- AIM:
Output each line of the material exactly as it stands.

□ □ □

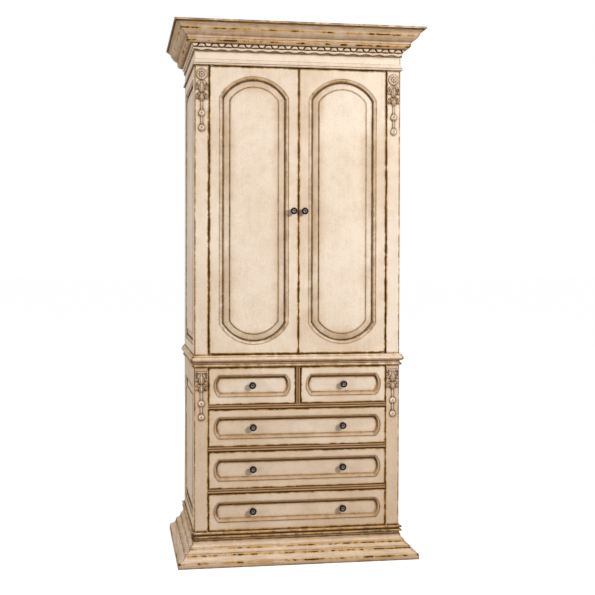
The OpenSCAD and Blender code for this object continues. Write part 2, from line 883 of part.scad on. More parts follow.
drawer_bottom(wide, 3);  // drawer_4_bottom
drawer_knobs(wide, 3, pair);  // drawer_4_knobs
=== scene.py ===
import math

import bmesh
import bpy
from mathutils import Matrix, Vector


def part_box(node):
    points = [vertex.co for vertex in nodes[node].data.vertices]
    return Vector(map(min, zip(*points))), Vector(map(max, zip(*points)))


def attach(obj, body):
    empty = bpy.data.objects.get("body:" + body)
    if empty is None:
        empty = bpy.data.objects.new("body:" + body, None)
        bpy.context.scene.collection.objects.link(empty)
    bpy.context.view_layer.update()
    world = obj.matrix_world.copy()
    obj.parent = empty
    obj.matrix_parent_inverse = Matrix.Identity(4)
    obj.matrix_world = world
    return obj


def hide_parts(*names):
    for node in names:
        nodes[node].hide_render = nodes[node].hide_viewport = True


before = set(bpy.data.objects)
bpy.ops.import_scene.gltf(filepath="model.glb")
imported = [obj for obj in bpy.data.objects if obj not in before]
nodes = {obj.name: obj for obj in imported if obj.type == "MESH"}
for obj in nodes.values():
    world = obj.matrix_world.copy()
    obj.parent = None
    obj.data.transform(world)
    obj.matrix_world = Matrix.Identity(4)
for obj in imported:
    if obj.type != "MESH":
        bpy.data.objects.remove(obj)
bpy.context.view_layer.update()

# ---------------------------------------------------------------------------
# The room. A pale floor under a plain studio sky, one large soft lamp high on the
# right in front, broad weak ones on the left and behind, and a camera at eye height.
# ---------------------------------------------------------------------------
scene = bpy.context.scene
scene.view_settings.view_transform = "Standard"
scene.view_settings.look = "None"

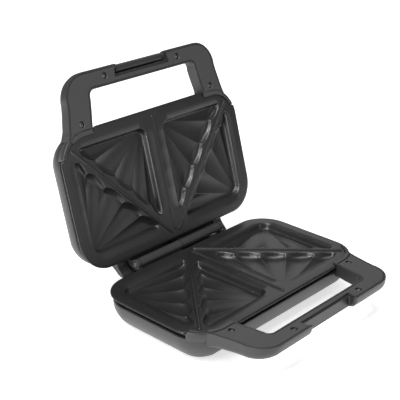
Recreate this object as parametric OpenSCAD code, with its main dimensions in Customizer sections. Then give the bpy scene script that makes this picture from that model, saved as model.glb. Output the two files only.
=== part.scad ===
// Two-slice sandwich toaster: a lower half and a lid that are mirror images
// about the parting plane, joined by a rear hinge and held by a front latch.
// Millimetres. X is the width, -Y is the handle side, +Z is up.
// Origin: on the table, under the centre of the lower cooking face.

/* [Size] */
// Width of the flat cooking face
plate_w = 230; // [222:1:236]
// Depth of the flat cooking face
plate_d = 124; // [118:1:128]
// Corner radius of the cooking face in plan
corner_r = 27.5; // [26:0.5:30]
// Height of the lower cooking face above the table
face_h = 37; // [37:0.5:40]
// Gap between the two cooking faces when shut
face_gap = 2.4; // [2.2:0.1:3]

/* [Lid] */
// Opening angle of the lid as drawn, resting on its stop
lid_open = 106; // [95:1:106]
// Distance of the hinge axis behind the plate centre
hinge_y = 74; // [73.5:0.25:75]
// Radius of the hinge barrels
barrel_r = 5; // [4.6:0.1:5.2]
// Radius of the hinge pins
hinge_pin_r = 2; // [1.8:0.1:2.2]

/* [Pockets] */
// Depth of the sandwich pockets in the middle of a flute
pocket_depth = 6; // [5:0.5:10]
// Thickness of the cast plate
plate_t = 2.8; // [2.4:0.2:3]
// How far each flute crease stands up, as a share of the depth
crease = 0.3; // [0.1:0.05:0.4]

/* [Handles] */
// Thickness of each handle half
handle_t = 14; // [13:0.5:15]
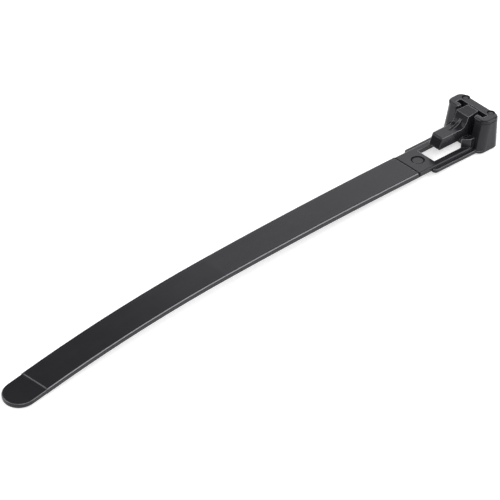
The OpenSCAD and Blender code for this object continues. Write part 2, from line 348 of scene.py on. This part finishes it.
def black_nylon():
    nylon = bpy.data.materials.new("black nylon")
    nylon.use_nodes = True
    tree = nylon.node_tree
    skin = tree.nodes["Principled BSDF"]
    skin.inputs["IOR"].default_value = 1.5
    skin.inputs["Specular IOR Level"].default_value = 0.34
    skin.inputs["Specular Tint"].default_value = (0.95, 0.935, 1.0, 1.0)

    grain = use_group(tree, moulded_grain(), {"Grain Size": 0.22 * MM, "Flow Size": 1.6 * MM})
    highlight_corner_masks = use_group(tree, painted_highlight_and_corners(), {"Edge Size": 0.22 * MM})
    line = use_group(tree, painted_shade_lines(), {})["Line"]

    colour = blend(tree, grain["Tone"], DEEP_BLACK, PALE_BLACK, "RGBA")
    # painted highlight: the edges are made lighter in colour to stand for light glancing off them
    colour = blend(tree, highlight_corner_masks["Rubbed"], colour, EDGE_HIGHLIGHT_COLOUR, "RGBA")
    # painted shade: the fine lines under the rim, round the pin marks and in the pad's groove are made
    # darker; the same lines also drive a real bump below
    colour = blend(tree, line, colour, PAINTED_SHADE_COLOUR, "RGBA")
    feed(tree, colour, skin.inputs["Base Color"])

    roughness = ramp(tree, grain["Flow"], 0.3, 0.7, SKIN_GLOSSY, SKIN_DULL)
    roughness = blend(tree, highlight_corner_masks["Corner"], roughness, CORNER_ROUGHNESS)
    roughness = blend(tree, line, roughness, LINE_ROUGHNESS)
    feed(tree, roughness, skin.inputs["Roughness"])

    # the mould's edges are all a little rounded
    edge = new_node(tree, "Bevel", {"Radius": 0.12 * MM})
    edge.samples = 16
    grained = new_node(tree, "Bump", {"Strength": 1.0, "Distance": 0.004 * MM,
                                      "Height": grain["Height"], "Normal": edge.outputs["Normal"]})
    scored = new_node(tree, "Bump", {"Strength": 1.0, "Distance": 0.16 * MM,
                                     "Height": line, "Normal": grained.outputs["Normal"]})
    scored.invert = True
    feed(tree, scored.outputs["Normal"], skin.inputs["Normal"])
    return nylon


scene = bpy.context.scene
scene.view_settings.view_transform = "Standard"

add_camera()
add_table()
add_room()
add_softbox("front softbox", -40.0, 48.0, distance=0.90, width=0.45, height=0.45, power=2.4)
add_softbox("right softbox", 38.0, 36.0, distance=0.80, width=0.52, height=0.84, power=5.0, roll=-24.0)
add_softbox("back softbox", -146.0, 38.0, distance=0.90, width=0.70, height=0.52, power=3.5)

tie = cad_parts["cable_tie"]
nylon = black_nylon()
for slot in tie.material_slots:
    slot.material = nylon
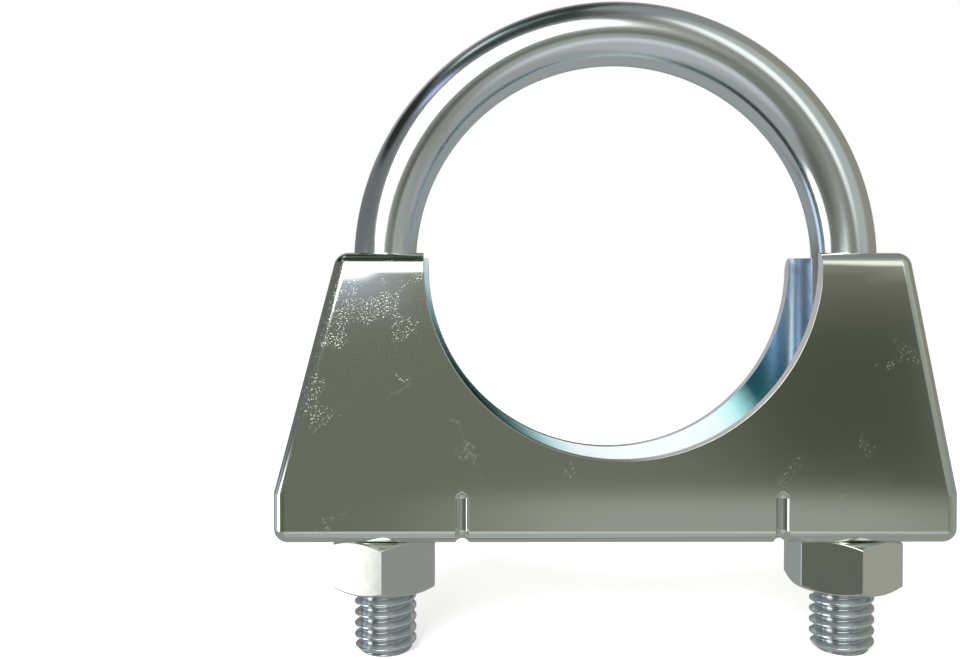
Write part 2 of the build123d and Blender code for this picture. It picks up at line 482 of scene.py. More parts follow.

□ □ □

- THE OUTPUT:
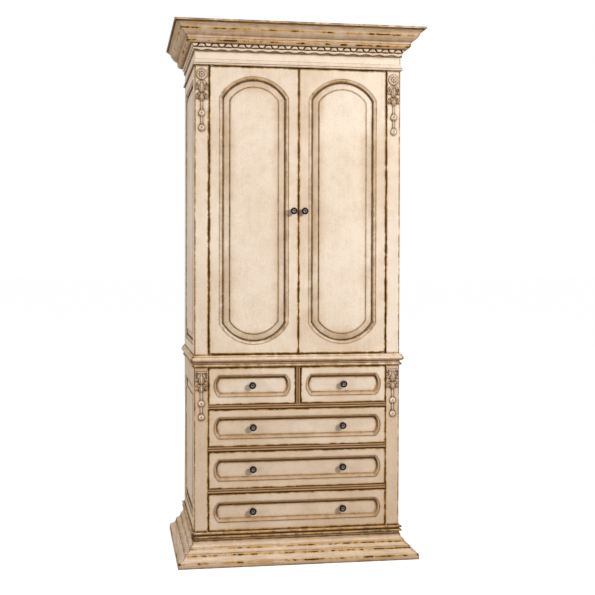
The OpenSCAD and Blender code for this object continues. Write part 2, from line 883 of part.scad on. More parts follow.
drawer_bottom(wide, 3);  // drawer_4_bottom
drawer_knobs(wide, 3, pair);  // drawer_4_knobs
=== scene.py ===
import math

import bmesh
import bpy
from mathutils import Matrix, Vector


def part_box(node):
    points = [vertex.co for vertex in nodes[node].data.vertices]
    return Vector(map(min, zip(*points))), Vector(map(max, zip(*points)))


def attach(obj, body):
    empty = bpy.data.objects.get("body:" + body)
    if empty is None:
        empty = bpy.data.objects.new("body:" + body, None)
        bpy.context.scene.collection.objects.link(empty)
    bpy.context.view_layer.update()
    world = obj.matrix_world.copy()
    obj.parent = empty
    obj.matrix_parent_inverse = Matrix.Identity(4)
    obj.matrix_world = world
    return obj


def hide_parts(*names):
    for node in names:
        nodes[node].hide_render = nodes[node].hide_viewport = True


before = set(bpy.data.objects)
bpy.ops.import_scene.gltf(filepath="model.glb")
imported = [obj for obj in bpy.data.objects if obj not in before]
nodes = {obj.name: obj for obj in imported if obj.type == "MESH"}
for obj in nodes.values():
    world = obj.matrix_world.copy()
    obj.parent = None
    obj.data.transform(world)
    obj.matrix_world = Matrix.Identity(4)
for obj in imported:
    if obj.type != "MESH":
        bpy.data.objects.remove(obj)
bpy.context.view_layer.update()

# ---------------------------------------------------------------------------
# The room. A pale floor under a plain studio sky, one large soft lamp high on the
# right in front, broad weak ones on the left and behind, and a camera at eye height.
# ---------------------------------------------------------------------------
scene = bpy.context.scene
scene.view_settings.view_transform = "Standard"
scene.view_settings.look = "None"

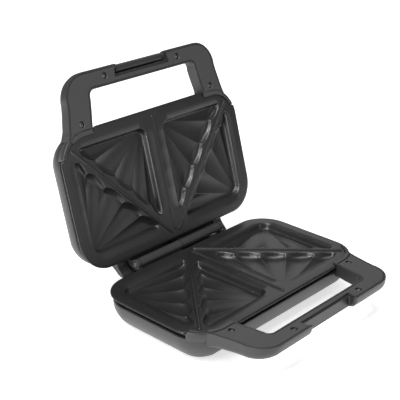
Recreate this object as parametric OpenSCAD code, with its main dimensions in Customizer sections. Then give the bpy scene script that makes this picture from that model, saved as model.glb. Output the two files only.
=== part.scad ===
// Two-slice sandwich toaster: a lower half and a lid that are mirror images
// about the parting plane, joined by a rear hinge and held by a front latch.
// Millimetres. X is the width, -Y is the handle side, +Z is up.
// Origin: on the table, under the centre of the lower cooking face.

/* [Size] */
// Width of the flat cooking face
plate_w = 230; // [222:1:236]
// Depth of the flat cooking face
plate_d = 124; // [118:1:128]
// Corner radius of the cooking face in plan
corner_r = 27.5; // [26:0.5:30]
// Height of the lower cooking face above the table
face_h = 37; // [37:0.5:40]
// Gap between the two cooking faces when shut
face_gap = 2.4; // [2.2:0.1:3]

/* [Lid] */
// Opening angle of the lid as drawn, resting on its stop
lid_open = 106; // [95:1:106]
// Distance of the hinge axis behind the plate centre
hinge_y = 74; // [73.5:0.25:75]
// Radius of the hinge barrels
barrel_r = 5; // [4.6:0.1:5.2]
// Radius of the hinge pins
hinge_pin_r = 2; // [1.8:0.1:2.2]

/* [Pockets] */
// Depth of the sandwich pockets in the middle of a flute
pocket_depth = 6; // [5:0.5:10]
// Thickness of the cast plate
plate_t = 2.8; // [2.4:0.2:3]
// How far each flute crease stands up, as a share of the depth
crease = 0.3; // [0.1:0.05:0.4]

/* [Handles] */
// Thickness of each handle half
handle_t = 14; // [13:0.5:15]
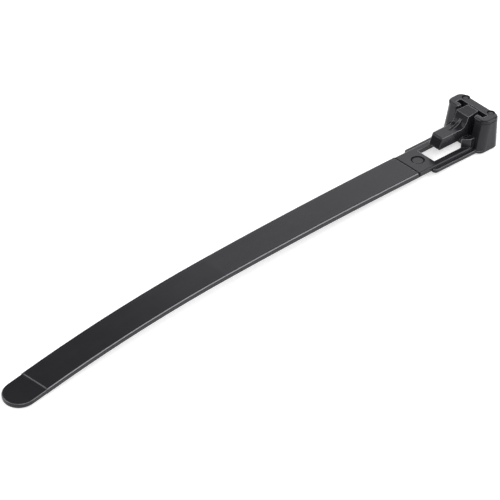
The OpenSCAD and Blender code for this object continues. Write part 2, from line 348 of scene.py on. This part finishes it.
def black_nylon():
    nylon = bpy.data.materials.new("black nylon")
    nylon.use_nodes = True
    tree = nylon.node_tree
    skin = tree.nodes["Principled BSDF"]
    skin.inputs["IOR"].default_value = 1.5
    skin.inputs["Specular IOR Level"].default_value = 0.34
    skin.inputs["Specular Tint"].default_value = (0.95, 0.935, 1.0, 1.0)

    grain = use_group(tree, moulded_grain(), {"Grain Size": 0.22 * MM, "Flow Size": 1.6 * MM})
    highlight_corner_masks = use_group(tree, painted_highlight_and_corners(), {"Edge Size": 0.22 * MM})
    line = use_group(tree, painted_shade_lines(), {})["Line"]

    colour = blend(tree, grain["Tone"], DEEP_BLACK, PALE_BLACK, "RGBA")
    # painted highlight: the edges are made lighter in colour to stand for light glancing off them
    colour = blend(tree, highlight_corner_masks["Rubbed"], colour, EDGE_HIGHLIGHT_COLOUR, "RGBA")
    # painted shade: the fine lines under the rim, round the pin marks and in the pad's groove are made
    # darker; the same lines also drive a real bump below
    colour = blend(tree, line, colour, PAINTED_SHADE_COLOUR, "RGBA")
    feed(tree, colour, skin.inputs["Base Color"])

    roughness = ramp(tree, grain["Flow"], 0.3, 0.7, SKIN_GLOSSY, SKIN_DULL)
    roughness = blend(tree, highlight_corner_masks["Corner"], roughness, CORNER_ROUGHNESS)
    roughness = blend(tree, line, roughness, LINE_ROUGHNESS)
    feed(tree, roughness, skin.inputs["Roughness"])

    # the mould's edges are all a little rounded
    edge = new_node(tree, "Bevel", {"Radius": 0.12 * MM})
    edge.samples = 16
    grained = new_node(tree, "Bump", {"Strength": 1.0, "Distance": 0.004 * MM,
                                      "Height": grain["Height"], "Normal": edge.outputs["Normal"]})
    scored = new_node(tree, "Bump", {"Strength": 1.0, "Distance": 0.16 * MM,
                                     "Height": line, "Normal": grained.outputs["Normal"]})
    scored.invert = True
    feed(tree, scored.outputs["Normal"], skin.inputs["Normal"])
    return nylon


scene = bpy.context.scene
scene.view_settings.view_transform = "Standard"

add_camera()
add_table()
add_room()
add_softbox("front softbox", -40.0, 48.0, distance=0.90, width=0.45, height=0.45, power=2.4)
add_softbox("right softbox", 38.0, 36.0, distance=0.80, width=0.52, height=0.84, power=5.0, roll=-24.0)
add_softbox("back softbox", -146.0, 38.0, distance=0.90, width=0.70, height=0.52, power=3.5)

tie = cad_parts["cable_tie"]
nylon = black_nylon()
for slot in tie.material_slots:
    slot.material = nylon
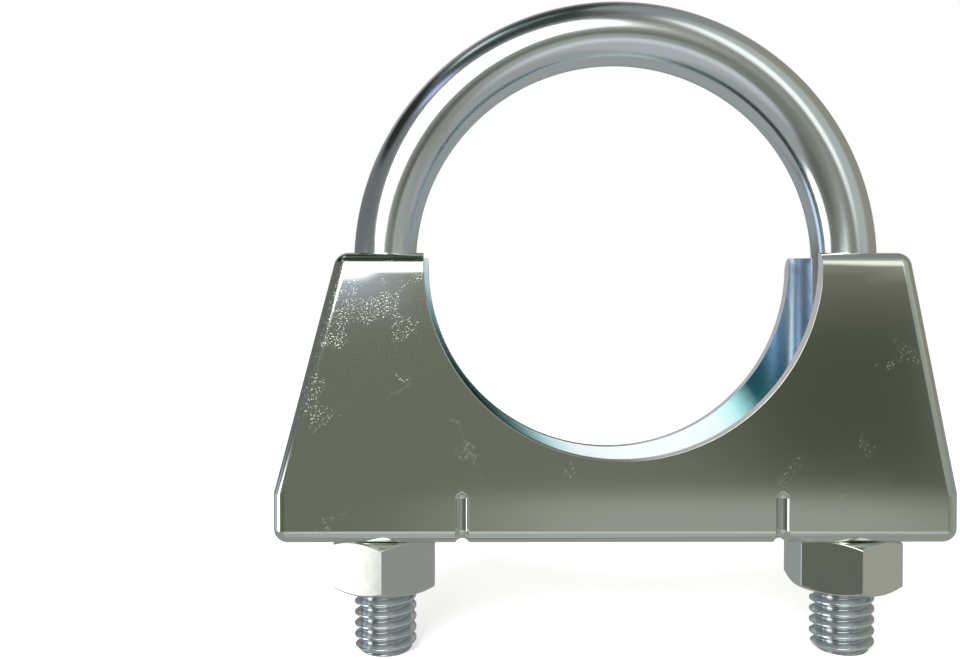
Write part 2 of the build123d and Blender code for this picture. It picks up at line 482 of scene.py. More parts follow.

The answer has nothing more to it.